Tuesday, 25 October 2011

AAR Paras - Advance to the Seine


Friday night saw a play-test game for the British Parachute army list I’ve been working on. It was a Hold the Line scenario, with the Paras attacking and a Luftwaffe Field Division battle group (treated as an Infantry Division) defending, assisted by some captured French armour in the shape of 2 Char-Bs and 3 Somua S-35s (all started as reinforcements). The Para’s reinforcements were their supporting armour: 2 Cromwells, 1 Churchill and an M10 Achilles.

Having set up the terrain and deployed, the Paras first had to negotiate a stream and marshy area that stretched the length of their deployment zone. It was hard going, and they emerged only to be engaged by suppressing fire from distant machine guns and an 88 positioned with a grandstand view from a far hillside. First objective for the Paras was the farm buildings on their right flank and, aided by their Ram Kangaroo transport, two sections just beat a Luftwaffe squad to it. As the two sections occupied the farm they destroyed the lone attacking German squad and then endured a heavy barrage of machine gun fire, mortar rounds and 88 fire, only loosing 3 men (but become suppressed).

The fight around the farm would rage for most of the game, and see the paratroops make a remarkable (flukey) string of 10 consecutive 4+ concealment saves to avoid becoming suppressed by the fusillade of MG fire directed at them.

For both sides the armour was slow to arrive. The Paras’ Cromwells and Churchill first navigating the difficult ground, and coming under long range 88 fire (one of which bounced off one lucky Cromwell). 

Meanwhile, as the farmhouse battle continued, a single recce carrier team had made its way down the opposite flank, found an undefended gap and taken cover in the wreckage of a crashed Waco glider. Form here they took the Luftwaffe’s battle group HQ under Bren fire - a rude surprise for the German commander and 1 man died and he dived for cover. 
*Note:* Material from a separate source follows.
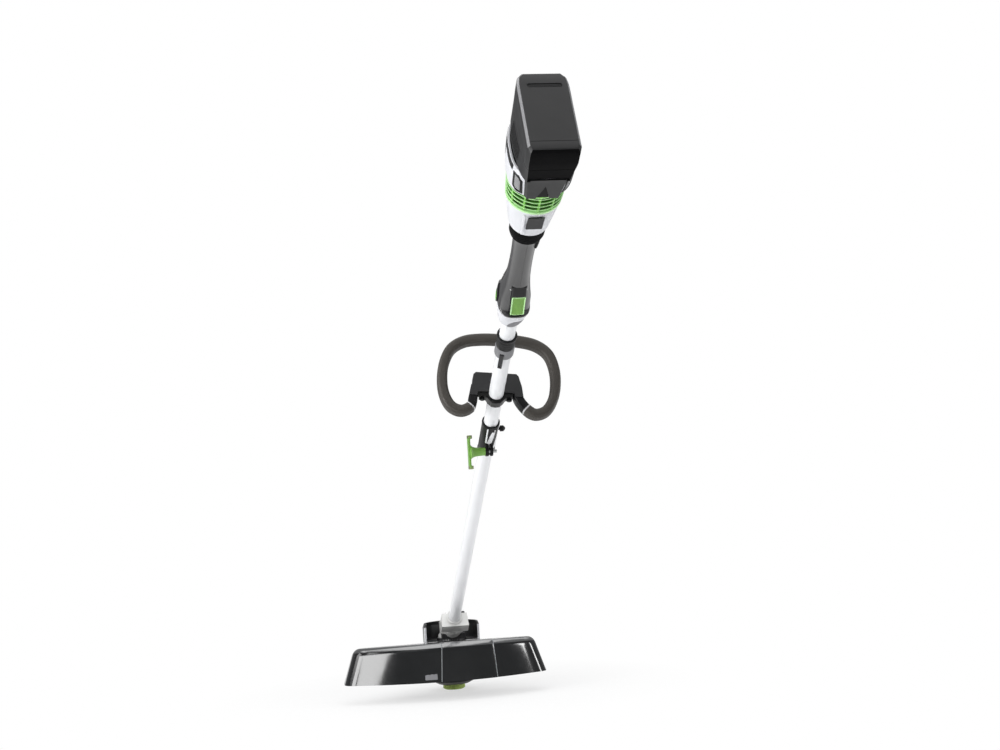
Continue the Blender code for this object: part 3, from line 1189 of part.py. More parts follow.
def powerhead_shell(skins, shaft):
    windows = together(*[
        moved(box(MOTOR_BORE_R - 6, MOTOR_BORE_R + 12, -6, 6, Z_RING + 8, Z_BODY - 8),
              Matrix.Rotation(math.radians(60 * k + 30), 4, "Z"))
        for k in range(6)
    ])
    vent_z = Z_BODY + 4
    vent = [(vent_z, -9), (vent_z + 30, -9), (vent_z + 38, -2), (vent_z + 38, 9), (vent_z + 8, 9), (vent_z, 2)]

    def on_corner(shape, side):
        return turned(shape, -VENT_TURN * side, "Z")

    latch_slot = box(-LATCH_HALF - 0.8, LATCH_HALF + 0.8, 40, 80, Z_DOCK - 22, Z_DOCK + 1)
    for name, side in (("housing_left", -1), ("housing_right", 1)):
        shell = piece(name, half_shell(housing_stations(), side, SHELL_WALL), skins.light_plastic, shaft)
        join(shell, *[bearing_rib(side, z) for z in (RIB_FRONT, RIB_REAR)])
        cut(shell, windows, on_corner(side_plate(vent, 14, side * 50), side), latch_slot)

    profile = [(39.3, Z_RING + GAP), (40.8, Z_RING + 4)]
    slot = (RING_LENGTH - 10) / VENT_ROWS - VENT_RIB
    for row in range(VENT_ROWS):
        low = Z_RING + 5 + VENT_RIB / 2 + row * (slot + VENT_RIB)
        rim = 41.2 + 0.8 * row
        profile += [(rim, low), (rim - 4, low + 2), (rim - 4, low + slot - 2), (rim, low + slot)]
    profile += [
        (43.6, Z_BODY - 3), (43.6, Z_BODY - GAP), (MOTOR_BORE_R + SHELL_WALL + 3 * GAP, Z_BODY - GAP),
        (MOTOR_BORE_R + SHELL_WALL + 3 * GAP, Z_RING + GAP),
    ]
    piece("vent_ring", revolve(profile, 20), skins.green_plastic, shaft)

    middle = vent_z + 19
    small = [(middle + (z - middle) * 0.98, y * 0.96) for z, y in vent]
    proud = [(z, half + VENT_PROUD, top, bottom + VENT_PROUD, power) for z, half, top, bottom, power in housing_stations()]
    for name, side in (("vent_left", -1), ("vent_right", 1)):
        grille = piece(name, half_shell(proud, side, SHELL_WALL + VENT_PROUD), skins.black_plastic, shaft)
        trim(grille, on_corner(side_plate(small, 14, side * 50), side))
        bars = []
        for k in range(5):
            z = vent_z + 6.5 + 5 * k
            bars.append(side_plate([(z, -5.5), (z + 2.4, -5.5), (z + 4.4, 5.5), (z + 2, 5.5)], 13, side * 50))
        cut(grille, on_corner(together(*bars), side))

    rows = []
    for z, half in ((Z_BODY + 2, COVER_HALF_LOW), (Z_BODY + 12, COVER_HALF_LOW + 2), (Z_DOCK - 14, COVER_HALF_HIGH - 1),
                    (Z_DOCK - 1, COVER_HALF_HIGH)):
        station = station_at(housing_stations(), z)
        seat = [(half * share, surface_y(half * share, station) - 2 * GAP, z) for share in (1, 0.8, 0.5, 0, -0.5, -0.8, -1)]
        low = seat[3][1] - COVER_T
        rows.append([(-half + 0.5, seat[0][1] - 1.5, z), (-half + 3, low, z), (half - 3, low, z), (half - 0.5, seat[0][1] - 1.5, z), *seat])
    cover = piece("underside_cover", loft(rows), skins.dark_plastic, shaft)
    notch = loft([[(-5, y, Z_BODY + 1), (5, y, Z_BODY + 1), (5, y, Z_BODY + 24), (0, y, Z_BODY + 36), (-5, y, Z_BODY + 24)]
                  for y in (-70, -30)])
    cut(cover, notch)

    rows = []
    for z in (Z_RING - 36, Z_RING - 6):
        y = -(30.5 + 6 * (z - Z_CONE - 5) / (CONE_LENGTH - 23)) - 0.9
        y = max(y, -39.4)
        rows.append([(-12, y, z), (-11, y - 1.8, z), (11, y - 1.8, z), (12, y, z)])
    piece("service_cover", loft(rows), skins.dark_plastic, shaft)


def motor(skins, shaft):
    r = MOTOR_BORE_R - GAP
    stator_z = RIB_FRONT + PLATE_T + 2
    stator = piece("motor_stator", pipe(r, STATOR_BORE_R, stator_z, stator_z + STATOR_LENGTH), skins.copper, shaft)
    slots = [turned(shifted(rod(4.5, stator_z - 1, stator_z + STATOR_LENGTH + 1, 6), x=r - 8.5), 60 * k, "Z") for k in range(6)]
    cut(stator, together(*slots))
    rotor_z = stator_z - 1
    piece("motor_rotor", pipe(ROTOR_R, DRIVE_R + GAP, rotor_z, rotor_z + STATOR_LENGTH + 2), skins.steel, shaft)
    ring = pipe(DRIVE_R + BEARING_WALL, DRIVE_R + GAP, 0, PLATE_T, 12)
    piece("front_motor_bearing", shifted(ring, z=RIB_FRONT), skins.steel, shaft)
    piece("rear_motor_bearing", shifted(ring, z=RIB_REAR), skins.steel, shaft)
    rear = RIB_REAR
    hub_z = rear + PLATE_T + 2
    fan = piece("cooling_fan", revolve([(9, hub_z), (9, hub_z + 7), (DRIVE_R + GAP, hub_z + 7), (DRIVE_R + GAP, hub_z)], 20),
                skins.black_plastic, shaft)
    blade = loft([
        [(7.5, -1.6, hub_z + 0.5), (7.5, -0.1, hub_z + 0.5), (7.5, 3.2, hub_z + 6.5), (7.5, 1.7, hub_z + 6.5)],
        [(FAN_R, -3.0, hub_z + 0.5), (FAN_R, -1.8, hub_z + 0.5), (FAN_R, 4.2, hub_z + 6.5), (FAN_R, 3.0, hub_z + 6.5)],
    ])
    join(fan, together(*[turned(blade, 360 * k / FAN_BLADES, "Z") for k in range(FAN_BLADES)]))
    board_z = Z_DOCK - 19
    board = piece("controller_board", box(-32.9, 32.9, -38, 36, board_z, board_z + 1.8), skins.green_plastic, shaft)
    parts = [box(x, x + w, y, y + h, board_z + 1.7, board_z + t) for x, w, y, h, t in
             ((-26, 14, -30, 14, 8), (-6, 10, -30, 10, 6), (10, 16, -26, 18, 7), (-24, 20, 0, 12, 5), (6, 18, 6, 20, 8))]
    join(board, together(*parts))


def battery_dock(skins, shaft):
    """A plate closes the housing. Two T rails stand on it, and the pack slides down over them."""
    low = Z_DOCK - 6
    outline = [oval_point(math.tau * i / 32, 45.5 - SHELL_WALL - 1.3, 60 - SHELL_WALL - 1.4, 53 - SHELL_WALL - 1.3, 2.8)
               for i in range(32)]
    plate = piece("dock_plate", prism(outline, low, Z_DOCK), skins.black_plastic, shaft)
    rails = []
    half = RAIL_LENGTH / 2
    for s in (-1, 1):
        x0, x1 = sorted((s * (RAIL_HALF - 4), s * RAIL_HALF))
        y0, y1 = sorted((s * (RAIL_HALF - 4), s * (RAIL_HALF + RAIL_LIP)))
        rails.append(box(x0, x1, -half, half, Z_DOCK - 1, Z_DOCK + RAIL_RISE))
        rails.append(box(y0, y1, -half, half, Z_DOCK + RAIL_RISE - RAIL_T, Z_DOCK + RAIL_RISE))
    join(plate, *rails)
    latch_gap = box(-LATCH_HALF - 1, LATCH_HALF + 1, 49, 80, low - 1, Z_DOCK + 1)
    cut(plate, latch_gap)
    join(plate, box(-16, 16, -half + 4, -6, Z_DOCK - 1, Z_DOCK + RAIL_RISE - 0.5))
    slots = [box(x - 0.8, x + 0.8, -half + 8, 0, Z_DOCK + 2, Z_DOCK + RAIL_RISE + 1) for x in (-11, -4, 4, 11)]
    cut(plate, together(*slots))
    top = 62.0
    button = [(Z_DOCK - 20.5 + LATCH_TRAVEL, top - 5.5), (Z_DOCK - 19 + LATCH_TRAVEL, top + 1.5), (Z_DOCK - 9, top + 3),
              (Z_DOCK - 7.5, top + 0.5), (Z_DOCK - 3, top - 2), (Z_DOCK + 4.5, top - 2.5), (Z_DOCK + 4.5, top - 8), (Z_DOCK - 6, top - 9)]
    piece("pack_latch", bevelled_plate(button, LATCH_HALF, 1.2), skins.green_plastic, shaft)


def pack_outline(z):
    """The pack's outline at a height: cheeks bulge at the dock side and run out into the label face's box."""
    share = min(max((z - Z_PACK - 5) / (PACK_CHEEK - 5), 0), 1)
    half = [(a + (c - a) * share, b + (d - b) * share) for (a, b), (c, d) in zip(PACK_DOCK, PACK_FACE)]
    return [(x, y, z) for x, y in half] + [(-x, y, z) for x, y in reversed(half)]


def inset(loop, wall):
    """The loop drawn in by a wall, each point along its corner's middle line. The loop runs clockwise."""
    made = []
    for before, here, after in zip([loop[-1], *loop], loop, [*loop[1:], loop[0]]):
        before, here, after = Vector(before), Vector(here), Vector(after)
        a, b = (here - before).normalized(), (after - here).normalized()
        normal = Vector((a.y + b.y, -a.x - b.x, 0)).normalized()
        made.append(tuple(here + normal * wall / max(normal.dot(Vector((a.y, -a.x, 0))), 0.3)))
    return made


def battery_pack(skins, shaft):
    split = Z_PACK + PACK_SPLIT
    case = piece("battery_case", loft([inset(pack_outline(Z_PACK), 0.8), pack_outline(Z_PACK + 3), pack_outline(split)]),
                 skins.dark_plastic, shaft)
    floor = Z_PACK + RAIL_RISE + 3.5
    cavity = loft([inset(pack_outline(z), PACK_WALL) for z in (floor, split + 1)])
    half = RAIL_LENGTH / 2
    wide = RAIL_HALF + RAIL_LIP + 0.6
    narrow = RAIL_HALF + 0.6
    deep = Z_DOCK + RAIL_RISE + 0.6
    lip = Z_DOCK + RAIL_RISE - RAIL_T - 0.6
    channel = [
        box(-narrow, narrow, -PACK_BOTTOM - 2, half + 0.6, Z_PACK - 1, deep),
        box(-wide, wide, -PACK_BOTTOM - 2, half + 0.6, lip, deep),
    ]
    catch = box(-LATCH_HALF - 0.8, LATCH_HALF + 0.8, -PACK_BOTTOM - 2, 61.5, Z_PACK - 1, Z_DOCK + 5.5)
    cut(case, cavity, *channel, catch)

    low = split + GAP
    cover = piece("battery_cover", loft([
        pack_outline(low), pack_outline(Z_PACK + PACK_CHEEK), pack_outline(Z_LABEL - 4), inset(pack_outline(Z_LABEL), 1.4),
    ]), skins.dark_plastic, shaft)
    inner = loft([inset(pack_outline(z), PACK_WALL) for z in (low - 1, Z_PACK + PACK_CHEEK, Z_LABEL - PACK_WALL)])
    grip = loft([[(-20, 43.5, z), (25, 43.5, z), (25, 50.5, z), (-20, 50.5, z)] for z in (Z_LABEL - 1.2, Z_LABEL + 2)])
    cut(cover, inner, grip)
    pitch = 2 * CELL_R + 1
    middle = floor + CELL_R + 1
    high = (CELL_ROWS - 1) / 2 * pitch + CELL_R * 0.6
    pack = piece("cell_pack", box(-CELL_LENGTH / 2 + 8, CELL_LENGTH / 2 - 8, 1 - high, 1 + high, middle - 5, middle + pitch + 5),
                 skins.cell_wrap, shaft)
    for layer in range(2):
        for row in range(CELL_ROWS):
            cell = turned(rod(CELL_R, -CELL_LENGTH / 2, CELL_LENGTH / 2, 10), 90, "Y")
            join(pack, shifted(cell, y=(row - (CELL_ROWS - 1) / 2) * pitch + 1, z=middle + layer * pitch))


def main():
    clear_scene()
    skins = Skins()
    head = empty("spool_axis")
    shaft = empty("shaft_axis", None, (0, 0, AXIS_HEIGHT), (90 - SHAFT_TILT, 0, 0))
    tubes(skins, shaft)
    drive_shafts(skins, shaft)
    gear_head(skins, head, shaft, shaft)
    guard_pieces(skins, head)
    bump_head(skins, head)
    coupler(skins, shaft)
    loop_handle(skins, shaft)
    strap_ring(skins, shaft)
    rear_handle(skins, shaft)
    powerhead_shell(skins, shaft)
    motor(skins, shaft)
    battery_dock(skins, shaft)
    battery_pack(skins, shaft)


main()
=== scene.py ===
"""The looks of a cordless string trimmer: its mouldings, castings, tubes and line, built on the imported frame.

Shapes are given in millimetres. Those of the shaft are given about its own axis: Z runs up the tube from the
point where it crosses the spool axis, and Y points to its upper side. Those of the head are given about the
spool axis. Both are turned to the frame's metres when a mesh is made.
"""

import math

import bmesh
import bpy
from bpy.props import FloatProperty, FloatVectorProperty, IntProperty, PointerProperty
from mathutils import Matrix, Vector


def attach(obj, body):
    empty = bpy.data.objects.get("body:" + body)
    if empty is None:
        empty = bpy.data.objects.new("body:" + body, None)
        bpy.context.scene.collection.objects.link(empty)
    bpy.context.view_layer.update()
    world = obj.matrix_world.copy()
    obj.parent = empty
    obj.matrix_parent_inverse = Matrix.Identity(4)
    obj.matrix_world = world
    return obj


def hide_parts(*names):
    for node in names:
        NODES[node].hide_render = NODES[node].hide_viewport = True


bl_info = {
    "name": "Cordless string trimmer",
    "version": (1, 0, 0),
    "blender": (4, 5, 0),
    "location": "3D View > Sidebar > Trimmer",
    "description": "Builds the visible pieces and finishes of a cordless string trimmer on its frame",
    "category": "Add Mesh",
}

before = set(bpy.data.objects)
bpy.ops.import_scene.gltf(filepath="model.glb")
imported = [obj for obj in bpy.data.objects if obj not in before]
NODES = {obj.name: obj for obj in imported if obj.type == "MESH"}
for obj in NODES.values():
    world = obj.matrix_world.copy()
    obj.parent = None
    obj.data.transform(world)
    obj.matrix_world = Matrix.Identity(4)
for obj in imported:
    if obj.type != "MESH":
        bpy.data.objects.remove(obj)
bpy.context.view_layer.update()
MM = 0.001

SHAFT_TILT = 28.5
AXIS_HEIGHT = 121.0
SHAFT = Matrix.Translation((0, 0, AXIS_HEIGHT * MM)) @ Matrix.Rotation(math.radians(90 - SHAFT_TILT), 4, "X")
HEAD = Matrix.Identity(4)

TUBE_R = 12.7
Z_COUPLER = 818.0
Z_COUPLER_TOP = 923.0
Z_NOSE = 1217.0
Z_GRIP = 1262.0
Z_COLLAR = 1434.0
Z_CONE = 1462.0
Z_RING = 1522.0
Z_BODY = 1566.0
Z_DOCK = 1617.0
Z_PACK = Z_DOCK + 0.3
Z_LABEL = Z_PACK + 71.0
LOOP_Z = 994.0
STRAP_Z = 1124.0
BUTTON_Z = Z_COUPLER + 68.0
VENT_Z = Z_BODY + 4.0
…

At last the German armoured arrived (all at once) and made full speed (no great speed though) up the table, only pausing to destroy the bold recce Bren team. Meanwhile the hillside, along with the 88, mortar team and spotting platoon command squad were under 75mm pack howitzer fire, the 88 becoming suppressed and loosing 2 crew, then the survivors abandoned their gun!

The British armour cautiously advanced, taking the Luftwaffe’s hardened machine gun pillbox under suppressing HE fire, but to no effect. Still the Germans were having by far the worst of it, machine guns teams being destroyed by the return fire of paratroopers, who (still miraculously unsuppressed) pushed on from their farm to assault the orchard opposite, Ram Kangeroo alongside in support. The last defenders were already suppressed and stood little chance in the face of the British Army’s finest...

Then, with the German position already crumbling fast, the USAAF showed up (take cover!) - a P-47 swooping in to rocket a Char-B to destruction (the P-47 was standing in for Typhoon in the lists). The air attack was too much for the German morale and they broke. It had been a solid victory for the Paras, loosing just 9 morale (to the German 27), 10 men and a carrier. Their Achilles never showed up!


The Luftwaffe 88 – the master of all it surveyed! 


The Para’s deployment zone, behind the marsh and stream. Note a section has already reached the farm.


Lurking Luftwaffe troops in the central woods. The pillbox with HMG is behind.


Behind enemy lines, the lone carrier and its target, the Luftwaffe commander.


The USAAF arrives as the tanks wade the marsh.


Death of the carrier – arrgh!


‘German’ armour racing (well not much!) to the front.


The P-47 overflies the hill, having just rocketed a Char-B. Score 1 kill.


End game, in true para-spirit a section assaults the orchard's last remaining (suppressed) defenders at close quarters.